In den vergangenen fünf Jahren steigt die Zahl der Mitglieder von EXIT in der deutschsprachigen Schweiz um 77 Prozent (= 41.465 Mitglieder), in der romanischen Schweiz um 41 Prozent (= 6.457 Mitglieder). Der Anteil von Männern und Frauen liegt dabei 2 : 1, mit einer leichten Tendenz, dass sich der Anteil der Männer stetig vergrößert.
Insgesamt ist die Zahl der Menschen der Schweizer Wohnbevölkerung, die Mitglied in einer der drei genannten Organisationen sind von 70.663 (am 31.12.2011) auf 118.516 (am 31.12.2015) angestiegen, d. h. um 68 Prozent.
Im gleichen Zeitraum stieg der Anteil der Ausländer (bei Dignitas) von 5.510 auf 6.610, d.h. um 20 Prozent.
Sowohl der geringere Anstieg der Mitglieder aus dem Ausland, wie insgesamt der Anteil der ausländischen Mitglieder von 6 Prozent (6.610 von 118.516), zeigt, dass es keinen zunehmenden „Sterbehilfetourismus“ in die Schweiz gibt.
Die Jahresberichte von EXIT (Genf) geben zusätzlich Informationen über die Altersgruppen der Mitglieder.
Die Verteilungen in den Altersgruppen der Mitglieder zeigt, dass nur rund ein Drittel der Mitglieder sich in der Altersgruppe des Durchschnittsalters der Freitodbegleitung (75 Jahre und älter) befindet. Bereits diese Daten weisen darauf hin, dass in den kommenden Jahren und Jahrzehnten die Anzahl der Freitodbegleitungen weiter ansteigen wird.
Kosten
Die Kosten für eine Freitodbegleitung variieren stark, da bei den Mitgliedern der Schweizer Wohnbevölkerung geringere Kosten anfallen bzw. von den Angehörigen selber finanziert werden. Bei den Ausländern sind die Kosten für den Raum, Sarg, Transport, Beerdigung bzw. Kremation ebenso wie der administrative Aufwand höher.

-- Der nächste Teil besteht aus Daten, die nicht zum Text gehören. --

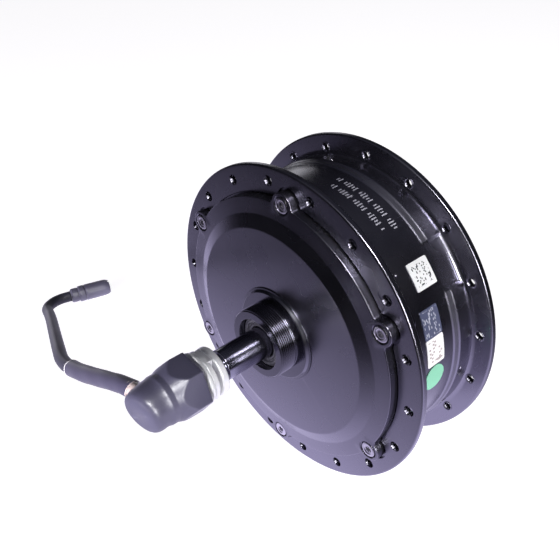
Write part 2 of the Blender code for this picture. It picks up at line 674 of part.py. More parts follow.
def build_gears():
    """Sun, three planets and the ring gear, in mesh."""
    first = planet_angle(0)
    ring = plate("ring_gear", [circle_points(57.0, STEPS_LARGE),
                               gear_outline(RING_TEETH, turn=first, inward=True)],
                 GEAR_LOW - 0.4, 26.3)
    combine(ring, ring_screw_holes("ring_screw_drills", 10.0, 30.0), "DIFFERENCE")
    add_piece(ring, steel_dark, shell_axis)
    head = [(0.0, 14.7), (3.2, 14.7), (3.2, 12.9), (0.0, 12.9)]
    for i in range(3):
        x, z = clock_point(53.8, 60.0 + 120.0 * i)
        screw = turned("ring_gear_screw_%d" % (i + 1), head, STEPS_TINY, closed=False)
        screw.location = (x * MM, 0.0, z * MM)
        shank = bar("ring_screw_shank", 2.0, (x, -13.5, z), (x, -30.4, z), 8)
        add_piece(combine(screw, shank, "UNION"), steel_bright, shell_axis)
    sun = plate("sun_gear", [gear_outline(SUN_TEETH, turn=first), circle_points(AXLE_R + 0.5, 16)],
                14.7, GEAR_HIGH)
    flange = turned("sun_flange", tube_outline(AXLE_R + 0.5, 17.5, 12.6, 14.9), 16)
    flange.rotation_euler = (math.radians(90.0), 0.0, 0.0)
    add_piece(combine(sun, flange, "UNION"), steel_dark, rotor_axis)
    for i in range(PLANETS):
        half_tooth = math.pi / PLANET_TEETH
        planet = plate("planet_gear_%d" % (i + 1),
                       [gear_outline(PLANET_TEETH, turn=planet_angle(i) + half_tooth),
                        circle_points(4.3, 12)], GEAR_LOW, GEAR_HIGH)
        add_piece(planet, nylon, planet_axes[i])


def build_carrier():
    """Planet carrier, its pins and the one-way clutch that holds it to the axle."""
    holes = [circle_points(4.3, 12, planet_center(i)) for i in range(PLANETS)]
    carrier = plate("planet_carrier", [circle_points(36.0, STEPS_MEDIUM),
                                       circle_points(14.3, STEPS_SMALL)] + holes, 25.6, 29.4)
    add_piece(carrier, steel_dark, fixed)
    for i in range(PLANETS):
        x, z = planet_center(i)
        head = [(0.0, 15.1), (5.6, 15.1), (5.6, 13.6), (0.0, 13.6)]
        pin = turned("planet_pin_%d" % (i + 1), head, 12, closed=False)
        pin.location = (x * MM, 0.0, z * MM)
        shank = bar("pin_shank", 4.0, (x, -14.2, z), (x, -29.2, z), 12)
        add_piece(combine(pin, shank, "UNION"), steel_bright, fixed)
    add_piece(turned("one_way_clutch", tube_outline(AXLE_R + GAP, 14.0, 25.6, 29.4), STEPS_SMALL),
              steel_bright, fixed)


# ---------------------------------------------------------------- motor

def build_stator():
    """Laminated core on its spider, the copper winding and the sensor board."""
    support = [
        (7.8, 2.0), (12.0, 2.0), (12.0, -5.0), (20.5, -5.0), (20.5, STATOR_HIGH),
        (23.7, STATOR_HIGH), (23.7, STATOR_LOW), (20.5, STATOR_LOW), (20.5, -11.0),
        (12.0, -11.0), (12.0, -20.5), (7.8, -20.5),
    ]
    add_piece(turned("stator_support", support, STEPS_SMALL), aluminium, fixed)
    pitch = 2.0 * math.pi / STATOR_SLOTS
    outline = []
    winding_bars = []
    for i in range(STATOR_SLOTS):
        angle = i * pitch
        for offset, radius in ((-0.44, STATOR_R), (0.0, STATOR_R), (0.44, STATOR_R),
                               (0.44, 47.5), (0.22, 46.0), (0.30, 30.0), (0.70, 30.0),
                               (0.78, 46.0), (0.56, 47.5)):
            outline.append((radius * math.cos(angle + offset * pitch),
                            radius * math.sin(angle + offset * pitch)))
        winding_bars.append([(radius * math.cos(angle + offset * pitch),
                              radius * math.sin(angle + offset * pitch))
                             for offset, radius in ((0.345, 30.5), (0.28, 45.5), (0.72, 45.5),
                                                    (0.655, 30.5))])
    core = plate("stator_core", [outline, circle_points(24.0, STEPS_SMALL)],
                 STATOR_LOW, STATOR_HIGH)
    add_piece(core, steel_dark, fixed)
    winding = plate("stator_winding", winding_bars, STATOR_LOW - 3.0, STATOR_HIGH + 3.0)
    for low, high in ((STATOR_HIGH + GAP, 6.8), (-22.8, STATOR_LOW - GAP)):
        end_ring = turned("winding_end", tube_outline(29.8, 46.2, low, high), STEPS_MEDIUM)
        combine(winding, end_ring, "UNION")
    add_piece(winding, copper, fixed)
    board = plate("hall_board", [sector(13.0, 29.2, 120.0, 150.0, 8)], -20.0, -18.4)
    add_piece(board, green_board, fixed)


def build_rotor():
    """Steel rotor cup and the magnet ring inside it."""
    outline = [
        (12.3, 12.3), (57.0, 12.3), (58.0, 11.3), (58.0, -20.0), (55.0, -20.0), (55.0, 9.3),
        (20.0, 9.3), (19.0, 4.6), (12.3, 4.6),
    ]
    add_piece(turned("rotor_can", outline, STEPS_LARGE), steel_dark, rotor_axis)
    add_piece(turned("magnet_ring", tube_outline(52.0, 54.7, -19.5, 8.6), STEPS_LARGE),
              steel_bright, rotor_axis)


# ---------------------------------------------------------------- assembly

clear_scene()
hub_collection = new_collection("geared_rear_hub_motor")
cutter_collection = new_collection("cutters")

black_paint = make_material("black_paint", (0.035, 0.034, 0.042), 0.42, 0.6)
steel_dark = make_material("steel_dark", (0.10, 0.10, 0.11), 0.35, 1.0)
steel_bright = make_material("steel_bright", (0.62, 0.62, 0.64), 0.28, 1.0)
zinc = make_material("zinc", (0.80, 0.80, 0.82), 0.30, 1.0)
aluminium = make_material("aluminium", (0.70, 0.70, 0.72), 0.40, 1.0)
copper = make_material("copper", (0.72, 0.36, 0.16), 0.35, 1.0)
brass = make_material("brass", (0.78, 0.62, 0.30), 0.35, 1.0)
black_rubber = make_material("black_rubber", (0.045, 0.045, 0.055), 0.60)
clear_rubber = make_material("clear_rubber", (0.78, 0.68, 0.66), 0.35)
nylon = make_material("nylon", (0.82, 0.80, 0.72), 0.50)
paper = make_material("paper", (0.90, 0.90, 0.88), 0.60)
foil = make_material("foil", (0.72, 0.73, 0.76), 0.40, 0.3)
green_paper = make_material("green_paper", (0.45, 0.80, 0.62), 0.60)
green_board = make_material("green_board", (0.05, 0.25, 0.12), 0.50)

fixed = make_empty("fixed_on_axle")
shell_axis = make_empty("shell_axis")
rotor_axis = make_empty("rotor_axis")
cage_drive_axis = make_empty("cage_drive_axis")
cage_brake_axis = make_empty("cage_brake_axis")
cage_rotor_axis = make_empty("cage_rotor_axis")
planet_axes = []
for number in range(PLANETS):
    planet_x, planet_z = planet_center(number)
    planet_axes.append(make_empty("planet_axis_%d" % (number + 1), 0.0, planet_x, planet_z))

build_axle()
for side_name, side_sign in (("drive", 1), ("brake", -1)):
    build_washers(side_name, side_sign)
    build_nut(side_name, side_sign)
build_cap_drive()
build_cap_brake()
build_cable()
build_shell()
build_cover()
build_cover_screws()
build_boss()
build_labels()
build_bearings()
build_gears()
build_carrier()
build_stator()
build_rotor()

bpy.context.view_layer.update()
for item in pieces:
    if item.type == "MESH":
        settle(item)
for item in cutters:
    bpy.data.objects.remove(item, do_unlink=True)
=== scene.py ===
"""Looks of a geared rear hub motor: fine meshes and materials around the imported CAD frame.

Lengths are millimetres and become metres where a mesh is made. Heights run along the axle,
positive towards the drive side (-Y). Angles are degrees clockwise from the top, seen from the
drive side.
"""

import json
import math

import bmesh
import bpy
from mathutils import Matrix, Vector


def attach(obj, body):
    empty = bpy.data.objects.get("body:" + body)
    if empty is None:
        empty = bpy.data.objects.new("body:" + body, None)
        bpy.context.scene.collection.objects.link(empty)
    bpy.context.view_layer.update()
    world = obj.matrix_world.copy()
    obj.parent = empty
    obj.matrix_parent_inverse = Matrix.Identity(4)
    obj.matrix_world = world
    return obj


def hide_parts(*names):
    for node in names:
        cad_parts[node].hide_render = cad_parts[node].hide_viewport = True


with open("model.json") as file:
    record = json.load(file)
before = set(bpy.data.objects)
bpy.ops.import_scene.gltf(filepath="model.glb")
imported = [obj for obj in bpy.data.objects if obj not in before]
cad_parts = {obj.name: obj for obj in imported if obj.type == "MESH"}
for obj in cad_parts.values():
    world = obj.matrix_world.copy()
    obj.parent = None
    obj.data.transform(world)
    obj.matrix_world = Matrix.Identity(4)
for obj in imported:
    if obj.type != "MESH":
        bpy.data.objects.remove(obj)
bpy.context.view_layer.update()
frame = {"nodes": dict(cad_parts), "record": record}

MM = 0.001
FLOOR_Z = -81.0
FIXED = "axle_and_stator"
SHELL = "shell"
DRIVE_WAY = (0.0, -1.0, 0.0)
BRAKE_WAY = (0.0, 1.0, 0.0)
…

Bei EXIT (Schweizer Wohnbevölkerung) zahlt man einen Mitgliedsbeitrag von 45 Franken pro Jahr bzw. 950 Franken für die Lebenszeit. Für Mitglieder ist die Freitodbegleitung kostenlos, für weniger als 3 Jahre Mitgliedschaft sind es zwischen 900 bis 3.500 Franken.

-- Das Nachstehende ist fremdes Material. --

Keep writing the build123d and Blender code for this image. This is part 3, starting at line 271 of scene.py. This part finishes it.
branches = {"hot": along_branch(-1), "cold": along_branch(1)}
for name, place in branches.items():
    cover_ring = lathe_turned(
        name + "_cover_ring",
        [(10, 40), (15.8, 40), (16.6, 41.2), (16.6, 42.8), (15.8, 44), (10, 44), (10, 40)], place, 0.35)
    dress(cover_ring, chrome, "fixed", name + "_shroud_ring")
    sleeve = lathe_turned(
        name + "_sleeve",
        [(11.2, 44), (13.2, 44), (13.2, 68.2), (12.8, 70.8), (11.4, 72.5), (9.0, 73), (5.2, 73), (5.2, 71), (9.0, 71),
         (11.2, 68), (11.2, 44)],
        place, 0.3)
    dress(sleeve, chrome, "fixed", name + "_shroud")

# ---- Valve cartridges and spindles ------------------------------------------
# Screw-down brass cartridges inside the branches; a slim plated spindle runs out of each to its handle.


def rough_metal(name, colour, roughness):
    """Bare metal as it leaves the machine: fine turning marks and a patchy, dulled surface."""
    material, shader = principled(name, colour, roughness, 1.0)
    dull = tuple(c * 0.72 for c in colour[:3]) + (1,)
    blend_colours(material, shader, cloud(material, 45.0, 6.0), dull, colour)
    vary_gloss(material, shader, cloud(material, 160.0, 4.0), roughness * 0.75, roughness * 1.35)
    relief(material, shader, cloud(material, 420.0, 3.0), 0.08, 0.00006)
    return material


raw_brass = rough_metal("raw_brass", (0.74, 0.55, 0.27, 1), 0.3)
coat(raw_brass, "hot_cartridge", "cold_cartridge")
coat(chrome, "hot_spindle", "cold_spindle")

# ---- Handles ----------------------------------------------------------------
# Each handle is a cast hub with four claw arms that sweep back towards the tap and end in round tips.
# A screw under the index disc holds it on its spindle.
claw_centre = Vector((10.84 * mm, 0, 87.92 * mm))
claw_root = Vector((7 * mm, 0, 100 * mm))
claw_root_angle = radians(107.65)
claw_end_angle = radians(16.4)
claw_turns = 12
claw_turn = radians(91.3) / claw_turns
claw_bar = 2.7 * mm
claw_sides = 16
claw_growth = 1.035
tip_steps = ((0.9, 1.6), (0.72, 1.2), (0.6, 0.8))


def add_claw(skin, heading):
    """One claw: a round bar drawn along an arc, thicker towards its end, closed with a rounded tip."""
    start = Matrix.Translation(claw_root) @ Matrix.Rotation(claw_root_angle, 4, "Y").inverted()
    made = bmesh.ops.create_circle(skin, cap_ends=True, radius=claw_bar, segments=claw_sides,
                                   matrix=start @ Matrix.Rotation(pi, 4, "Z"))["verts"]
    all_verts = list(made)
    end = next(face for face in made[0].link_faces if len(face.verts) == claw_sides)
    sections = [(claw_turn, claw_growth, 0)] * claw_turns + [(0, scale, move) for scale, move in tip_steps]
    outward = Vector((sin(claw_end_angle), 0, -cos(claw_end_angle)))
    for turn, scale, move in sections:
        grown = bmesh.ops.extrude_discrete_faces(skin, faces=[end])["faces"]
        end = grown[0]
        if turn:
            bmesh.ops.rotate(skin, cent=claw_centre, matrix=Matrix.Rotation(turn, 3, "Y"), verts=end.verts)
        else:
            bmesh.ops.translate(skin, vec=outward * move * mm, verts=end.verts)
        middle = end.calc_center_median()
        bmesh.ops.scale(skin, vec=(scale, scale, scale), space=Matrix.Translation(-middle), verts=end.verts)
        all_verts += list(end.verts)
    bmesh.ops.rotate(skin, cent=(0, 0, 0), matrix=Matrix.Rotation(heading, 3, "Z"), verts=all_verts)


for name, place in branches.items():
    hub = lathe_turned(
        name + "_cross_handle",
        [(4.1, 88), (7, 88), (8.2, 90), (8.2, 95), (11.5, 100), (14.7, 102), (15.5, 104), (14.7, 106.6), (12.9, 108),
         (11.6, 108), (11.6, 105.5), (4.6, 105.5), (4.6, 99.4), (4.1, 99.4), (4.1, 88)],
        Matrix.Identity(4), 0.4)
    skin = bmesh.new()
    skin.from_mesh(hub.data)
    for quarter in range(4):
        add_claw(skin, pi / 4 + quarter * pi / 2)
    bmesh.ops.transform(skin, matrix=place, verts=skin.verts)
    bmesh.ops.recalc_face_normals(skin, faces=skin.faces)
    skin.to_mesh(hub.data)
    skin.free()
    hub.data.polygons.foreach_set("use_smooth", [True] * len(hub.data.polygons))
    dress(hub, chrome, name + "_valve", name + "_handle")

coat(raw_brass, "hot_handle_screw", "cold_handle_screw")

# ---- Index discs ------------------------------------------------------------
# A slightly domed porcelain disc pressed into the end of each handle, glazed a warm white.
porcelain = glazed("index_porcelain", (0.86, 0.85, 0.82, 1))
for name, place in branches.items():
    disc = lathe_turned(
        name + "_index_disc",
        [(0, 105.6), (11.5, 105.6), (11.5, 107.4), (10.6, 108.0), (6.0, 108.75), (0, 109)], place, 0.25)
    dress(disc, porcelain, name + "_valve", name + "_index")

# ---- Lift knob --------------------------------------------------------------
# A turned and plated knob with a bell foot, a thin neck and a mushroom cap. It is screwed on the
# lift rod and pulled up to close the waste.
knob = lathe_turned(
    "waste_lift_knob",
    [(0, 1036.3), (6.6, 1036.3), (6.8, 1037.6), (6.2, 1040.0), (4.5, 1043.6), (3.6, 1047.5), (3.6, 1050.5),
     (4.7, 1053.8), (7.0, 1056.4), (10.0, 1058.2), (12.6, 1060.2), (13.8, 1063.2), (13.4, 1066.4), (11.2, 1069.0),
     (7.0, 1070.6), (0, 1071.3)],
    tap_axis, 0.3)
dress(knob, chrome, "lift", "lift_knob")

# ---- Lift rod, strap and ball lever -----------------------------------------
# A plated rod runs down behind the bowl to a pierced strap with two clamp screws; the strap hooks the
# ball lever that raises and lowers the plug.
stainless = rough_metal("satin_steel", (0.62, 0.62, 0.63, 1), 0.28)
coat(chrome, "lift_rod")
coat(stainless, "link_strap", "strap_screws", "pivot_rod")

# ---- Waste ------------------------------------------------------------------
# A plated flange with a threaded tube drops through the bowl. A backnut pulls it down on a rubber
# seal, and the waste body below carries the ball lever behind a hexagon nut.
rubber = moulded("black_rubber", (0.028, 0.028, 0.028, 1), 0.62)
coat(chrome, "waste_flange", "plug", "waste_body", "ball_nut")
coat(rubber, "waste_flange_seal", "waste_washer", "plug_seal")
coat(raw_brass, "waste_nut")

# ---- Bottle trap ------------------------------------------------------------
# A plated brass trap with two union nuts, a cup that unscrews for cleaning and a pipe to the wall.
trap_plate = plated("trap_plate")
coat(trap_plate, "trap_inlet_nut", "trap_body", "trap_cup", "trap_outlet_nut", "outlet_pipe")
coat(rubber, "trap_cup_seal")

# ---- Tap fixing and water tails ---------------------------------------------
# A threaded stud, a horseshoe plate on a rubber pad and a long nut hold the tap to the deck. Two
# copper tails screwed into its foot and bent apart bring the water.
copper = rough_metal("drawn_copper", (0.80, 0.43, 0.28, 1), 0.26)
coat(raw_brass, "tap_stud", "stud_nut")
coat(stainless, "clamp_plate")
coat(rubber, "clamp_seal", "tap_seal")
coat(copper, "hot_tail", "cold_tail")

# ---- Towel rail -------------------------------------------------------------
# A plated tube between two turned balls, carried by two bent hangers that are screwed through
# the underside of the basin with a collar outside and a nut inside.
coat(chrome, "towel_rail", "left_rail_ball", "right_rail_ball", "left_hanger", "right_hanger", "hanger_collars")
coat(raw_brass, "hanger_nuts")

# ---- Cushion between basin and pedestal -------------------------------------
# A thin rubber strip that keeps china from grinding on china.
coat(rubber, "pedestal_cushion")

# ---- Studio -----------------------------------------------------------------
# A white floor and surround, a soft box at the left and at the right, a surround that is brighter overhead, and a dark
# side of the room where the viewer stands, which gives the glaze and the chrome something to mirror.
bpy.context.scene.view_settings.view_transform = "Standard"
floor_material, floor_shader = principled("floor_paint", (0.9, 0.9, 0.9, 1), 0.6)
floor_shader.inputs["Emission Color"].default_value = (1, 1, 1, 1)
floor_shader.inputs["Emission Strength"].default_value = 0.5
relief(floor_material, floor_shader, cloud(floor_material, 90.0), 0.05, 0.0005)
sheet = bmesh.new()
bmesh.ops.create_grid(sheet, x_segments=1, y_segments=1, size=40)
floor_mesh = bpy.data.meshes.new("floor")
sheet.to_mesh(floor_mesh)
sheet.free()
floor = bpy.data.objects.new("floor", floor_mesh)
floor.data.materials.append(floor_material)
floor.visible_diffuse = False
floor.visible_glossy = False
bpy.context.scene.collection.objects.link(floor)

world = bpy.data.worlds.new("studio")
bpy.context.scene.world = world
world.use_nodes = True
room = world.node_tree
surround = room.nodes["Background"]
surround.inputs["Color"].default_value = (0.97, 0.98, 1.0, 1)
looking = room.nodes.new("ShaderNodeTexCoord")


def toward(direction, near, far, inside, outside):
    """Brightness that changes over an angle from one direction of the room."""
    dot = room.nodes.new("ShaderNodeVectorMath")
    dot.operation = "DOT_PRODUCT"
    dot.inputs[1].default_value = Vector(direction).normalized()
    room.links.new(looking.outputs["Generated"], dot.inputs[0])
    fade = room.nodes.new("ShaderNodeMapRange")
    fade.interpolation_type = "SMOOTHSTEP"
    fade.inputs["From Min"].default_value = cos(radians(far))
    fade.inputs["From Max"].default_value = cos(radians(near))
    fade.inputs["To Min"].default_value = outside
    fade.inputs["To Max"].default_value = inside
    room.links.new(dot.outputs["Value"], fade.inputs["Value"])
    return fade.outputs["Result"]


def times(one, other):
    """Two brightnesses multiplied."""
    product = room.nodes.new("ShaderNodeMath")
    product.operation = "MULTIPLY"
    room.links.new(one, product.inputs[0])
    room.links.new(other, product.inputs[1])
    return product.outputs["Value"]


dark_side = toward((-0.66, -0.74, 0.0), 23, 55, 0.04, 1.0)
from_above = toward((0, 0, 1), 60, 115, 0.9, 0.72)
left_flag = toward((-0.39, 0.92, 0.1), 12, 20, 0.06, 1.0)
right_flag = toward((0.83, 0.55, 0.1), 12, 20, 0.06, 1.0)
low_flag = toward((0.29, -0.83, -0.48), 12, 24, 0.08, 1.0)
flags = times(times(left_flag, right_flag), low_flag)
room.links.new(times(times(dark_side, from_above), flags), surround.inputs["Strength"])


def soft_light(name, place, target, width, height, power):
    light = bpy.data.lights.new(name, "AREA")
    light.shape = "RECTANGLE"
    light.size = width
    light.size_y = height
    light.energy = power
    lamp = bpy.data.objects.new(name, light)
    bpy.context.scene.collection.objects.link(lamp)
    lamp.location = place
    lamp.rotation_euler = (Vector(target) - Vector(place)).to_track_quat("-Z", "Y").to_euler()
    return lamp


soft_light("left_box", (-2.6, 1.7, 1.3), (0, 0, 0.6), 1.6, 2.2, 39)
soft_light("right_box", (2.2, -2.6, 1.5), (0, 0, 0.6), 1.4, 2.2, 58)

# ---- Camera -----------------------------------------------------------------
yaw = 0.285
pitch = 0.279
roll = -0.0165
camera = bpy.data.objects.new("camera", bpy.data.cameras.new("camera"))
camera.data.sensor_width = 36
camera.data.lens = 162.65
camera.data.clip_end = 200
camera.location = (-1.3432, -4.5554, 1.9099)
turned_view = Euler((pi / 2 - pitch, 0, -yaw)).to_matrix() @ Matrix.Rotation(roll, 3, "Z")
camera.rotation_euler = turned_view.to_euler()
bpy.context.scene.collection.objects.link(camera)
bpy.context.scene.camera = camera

Bei Dignitas (Personen mit Wohnsitz überwiegend im Ausland) sind 200 Franken Eintrittsgebühr und ein Jahresbeitrag von 80 Franken zu entrichten. Die Vorbereitung einer Freitodbegleitung (Beratung, Begutachtung, Konsiliarärzte, etc.) kosten 3.000 Franken, die Durchführung weitere 4.000 Franken.
Bei Lifecircle/Eternal Spirit (vorwiegend Ausländer) sind es mindestens 50 Franken pro Jahr bzw. 1.000 Euro für die Lebenszeit. Vorberitung und Durchführung kosten für Schweizer 3.000 Franken, für Ausländer 10.000 Franken.
Bei Ex International (vorwiegend Ausländer) sind keine Jahresbeiträge vorgegeben. Die Freitodbegleitung kostet für alle rund 7.000 Franken.
Der Jahresbeitrag der Mitgliedschaft bei Liberty Life beträgt 50 Euro, eine Mitgliedschaft bis zum Lebensende 900 Euro.